Mono Lake, California. Shot on a Widelux, a 70's Japanese panoramic camera with a swinging lens. My favorite format.

While primarily a musician, I find photography an important second mode of expression; specifically film photography. Digital art forms too frequently show us our world in stark, literal terms. Analog arts – still film photography, motion picture shot on film, music recorded on tape, and more – reflect our world back to us in a transformed manner. It's not a literal reality, it's certainly not a virtual reality, but more an enhanced reality. There's a natural artistry that analog processes draw out. Of equal importance is the element of chance, or even the element of chaos. It's harder to control manual analog processes, and so one ends up with more happy accidents, less perfection.

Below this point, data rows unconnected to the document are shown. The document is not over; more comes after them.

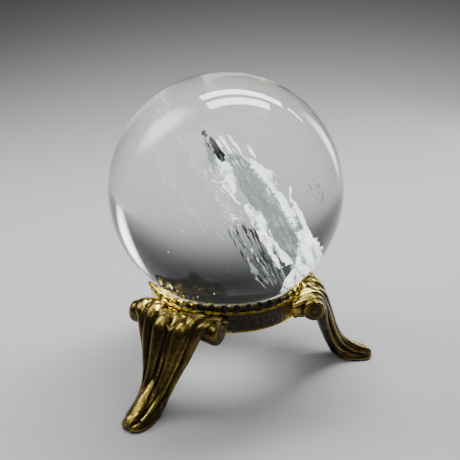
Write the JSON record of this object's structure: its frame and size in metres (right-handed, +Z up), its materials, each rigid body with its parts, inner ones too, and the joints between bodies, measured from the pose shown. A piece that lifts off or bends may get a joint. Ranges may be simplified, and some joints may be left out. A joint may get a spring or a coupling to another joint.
{
  "type": "crystal ball",
  "caption": "Polished clear quartz ball with a veined flaw, resting loose in a beaded brass collar on scroll legs with long toes.",
  "frame": {"origin": "on the table, under the middle of the whole object's box; the ball's own axis is at x = -5.8 mm", "axes": "+Z up, +X towards the toe of the right leg, -Y towards the viewer"},
  "size_m": [0.0716, 0.0729, 0.0772],
  "materials": {
    "quartz": "polished, water clear",
    "quartz_fracture": "silvery cleavage veils inside the ball",
    "collar_brass": "antique gold with dark patina, pitted casting",
    "bead_brass": "antique gold, rubbed bright on the beads",
    "leg_brass": "antique gold over near-black patina, rubbed bright on high spots",
    "screw_brass": "turned, slightly tarnished"
  },
  "bodies": {
    "stand": {"collar_ring": "collar_brass", "bead_rim": "bead_brass", "leg_right": "leg_brass", "leg_front_left": "leg_brass", "leg_back_left": "leg_brass", "screw_right": "screw_brass", "screw_front_left": "screw_brass", "screw_back_left": "screw_brass"},
    "ball": {"crystal_ball": "quartz"}
  },
  "joints": [
    {"name": "ball_lift", "type": "slide", "parent": "stand", "child": "ball", "axis": [0, 0, 1], "range_m": [0, 0.05]}
  ]
}
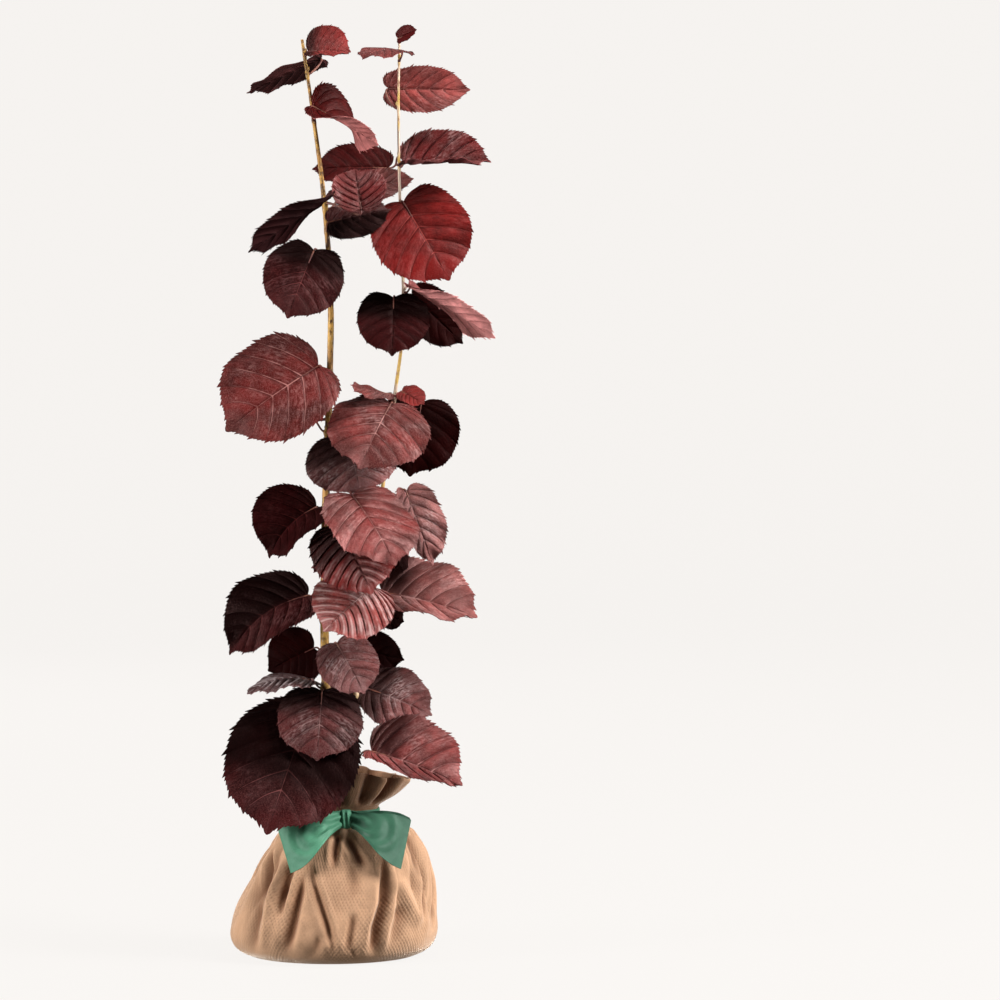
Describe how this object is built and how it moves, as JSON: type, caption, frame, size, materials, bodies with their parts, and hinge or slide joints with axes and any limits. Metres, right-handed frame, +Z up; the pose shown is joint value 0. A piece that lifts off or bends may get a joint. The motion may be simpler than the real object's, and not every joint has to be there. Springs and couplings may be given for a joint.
{
  "type": "purple hazel plant",
  "caption": "Young purple hazel with slender upright stems of large rounded dark red leaves, on a root ball wrapped in a jute sack that a ribbon bow ties at the neck.",
  "frame": {"origin": "centre of the sack's flat underside, on the ground", "axes": "+X to the right as seen from the front, +Y to the back, +Z up along the stems; the bow faces -Y"},
  "size_m": [0.2617, 0.1799, 0.8898],
  "materials": {
    "jute": "coarse light brown jute, matt",
    "ribbon": "green woven ribbon, matt",
    "bark": "smooth young bark, golden brown, matt",
    "leaf": "dark red leaf, ribbed, half glossy"
  },
  "bodies": {
    "root": {"sack": "jute", "ribbon_band": "ribbon", "bow_knot": "ribbon", "bow_loop_left": "ribbon", "bow_loop_right": "ribbon", "main_stem": "bark", "side_stem": "bark", "main_leaf_01": "leaf", "main_leaf_02": "leaf", "main_leaf_03": "leaf", "main_leaf_04": "leaf", "main_leaf_05": "leaf", "main_leaf_06": "leaf", "main_leaf_07": "leaf", "main_leaf_08": "leaf", "main_leaf_09": "leaf", "main_leaf_10": "leaf", "main_leaf_11": "leaf", "main_leaf_12": "leaf", "main_leaf_13": "leaf", "main_leaf_14": "leaf", "main_leaf_15": "leaf", "main_leaf_16": "leaf", "main_leaf_17": "leaf", "main_leaf_18": "leaf", "main_leaf_19": "leaf", "main_leaf_20": "leaf", "main_leaf_21": "leaf", "main_leaf_22": "leaf", "main_leaf_23": "leaf", "main_leaf_24": "leaf", "main_leaf_25": "leaf", "side_leaf_01": "leaf", "side_leaf_02": "leaf", "side_leaf_03": "leaf", "side_leaf_04": "leaf", "side_leaf_05": "leaf", "side_leaf_06": "leaf", "side_leaf_07": "leaf", "side_leaf_08": "leaf", "side_leaf_09": "leaf", "side_leaf_10": "leaf", "side_leaf_11": "leaf", "side_leaf_12": "leaf", "side_leaf_13": "leaf", "side_leaf_14": "leaf", "side_leaf_15": "leaf", "side_leaf_16": "leaf", "side_leaf_17": "leaf", "side_leaf_18": "leaf", "side_leaf_19": "leaf", "side_leaf_20": "leaf", "side_leaf_21": "leaf", "side_leaf_22": "leaf", "side_leaf_23": "leaf", "side_leaf_24": "leaf", "side_leaf_25": "leaf", "side_leaf_26": "leaf", "side_leaf_27": "leaf", "side_leaf_28": "leaf"}
  },
  "joints": []
}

Perfection is an enemy of art.

Snowshoeing Mt. Hood, Oregon. My girlfriend insists on injecting some style into any situation.
Snowshoeing Mt. Hood, Oregon. My girlfriend insists on injecting some style into any situation.

Most of my favorite photos are the ones that didn't come out as I imagined – perhaps there's a light leak, or poor exposure, or the camera itself malfunctioned. These are all things I won't find out about until getting the film developed. Were I shooting digital, I likely would have deleted the image and tried again. It is, of course, possible to make great art in the digital realm, and even possible to inject an analog aesthetic into it. It's just not the way I've chosen to approach my photography, and music as well.